Welche Genehmigungen werden benötigt?
» Thorsten Möginger: Zum einen gibt es die klassische Typgenehmigung für das Fahrzeug an sich, die für unser Fahrzeug bereits vorlag. Im Rahmen des Kira-Projekts hat uns das Kraftfahrtbundesamt eine Level-4-Erprobungsgenehmigung erteilt. Für zukünftige Projekte, die dann in den Regelverkehr integriert werden sollen, ist eine Typgenehmigung inklusive Selbstfahrsystem für das Fahrzeug nötig sowie eine Betriebsbereichsgenehmigung der jeweiligen Landesbehörde, in unserem Fall Hessen Mobil.
Welche Rolle spielt das Personal?
» Thomas Drewes: Recruiting und die Schulung sind ein weiteres Thema. Es ist zum Beispiel nicht einfach, Sicherheitsfahrer zu finden – wir benötigen Testfahrer aus der Automobilindustrie, die gut Englisch sprechen müssen. Von Mobileye zertifizierte Trainer bilden sie entsprechend aus – eine dreiwöchige, sehr anspruchsvolle Schulung. Die Fahrer brauchen einen 360-Grad-Blick auf ihren Touren. Ergänzt wird ihre eigene Wahrnehmung durch das Display im Fahrzeug, das anzeigt, was die Sensoren erkennen. Der Sicherheitsfahrer muss vorausschauend erkennen, ob er möglicherweise eingreifen muss.
Worauf kommt es noch an?
» Thorsten Möginger: Man muss sich frühzeitig um die entsprechende Finanzierung bemühen. Am Anfang sind solche Innovationsprojekte kostenintensiv. Nichtsdestotrotz braucht es die politischen Prozesse und viel Überzeugungsarbeit, dieses Thema zu entwickeln und voranzutreiben.
Welche Chancen bieten die autonomen Level-4-Verkehre für den Ausbau des ÖPNV?
» Thomas Drewes: Das autonome Fahren ist der Gamechanger für den ÖPNV. Wir können das Angebot damit trotz des Fahrermangels deutlich ausbauen.
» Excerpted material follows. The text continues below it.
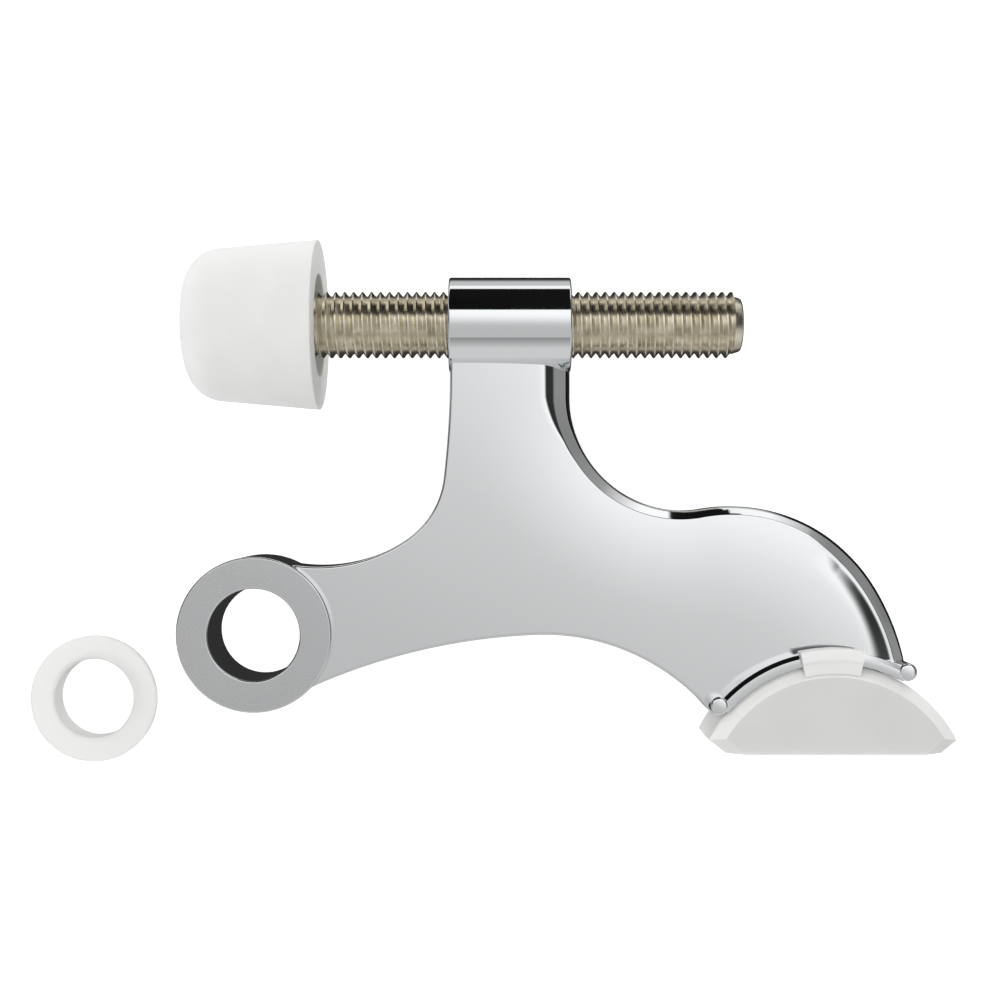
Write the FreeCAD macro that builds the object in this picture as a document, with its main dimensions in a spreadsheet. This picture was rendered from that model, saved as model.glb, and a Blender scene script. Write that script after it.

Der zweite Punkt betrifft die Kosten: Zukünftig wird das autonome Fahren erheblich günstiger sein als konventionelle Verkehre.
» Thorsten Möginger: Gleichzeitig haben wir die Verpflichtung, unsere Klimaziele zu erreichen. Zudem haben wir eine gesellschaftliche Verantwortung, den Straßenverkehr sicherer zu machen: Autonomes Fahren wird die Verkehrssicherheit deutlich erhöhen und die Mobilität zum Beispiel älterer Menschen von Tür zu Tür gewährleisten – in Städten und im ländlichen Raum.
Wann gibt es komplett fahrerlose Autos in Deutschland?
» Thomas Drewes: Dazu braucht es Fahrzeuge, die die entsprechende Typgenehmigung haben. Die Prognose der Hersteller ist, dass sie diese Typgenehmigungen Ende 2026 beziehungsweise 2027 bekommen. Auf der Basis kann die Betriebsbereichsgenehmigung beantragt werden. Das hat noch niemand gemacht, und es wird sicherlich ein weiteres Jahr dauern. Wir sprechen also vom Zeitraum 2027-2028, bis wir in Deutschland das erste Fahrzeug im komplett fahrerlosen Betrieb sehen werden. Mit unseren aktuellen Testfahrten befinden wir uns auf einem guten Weg dahin.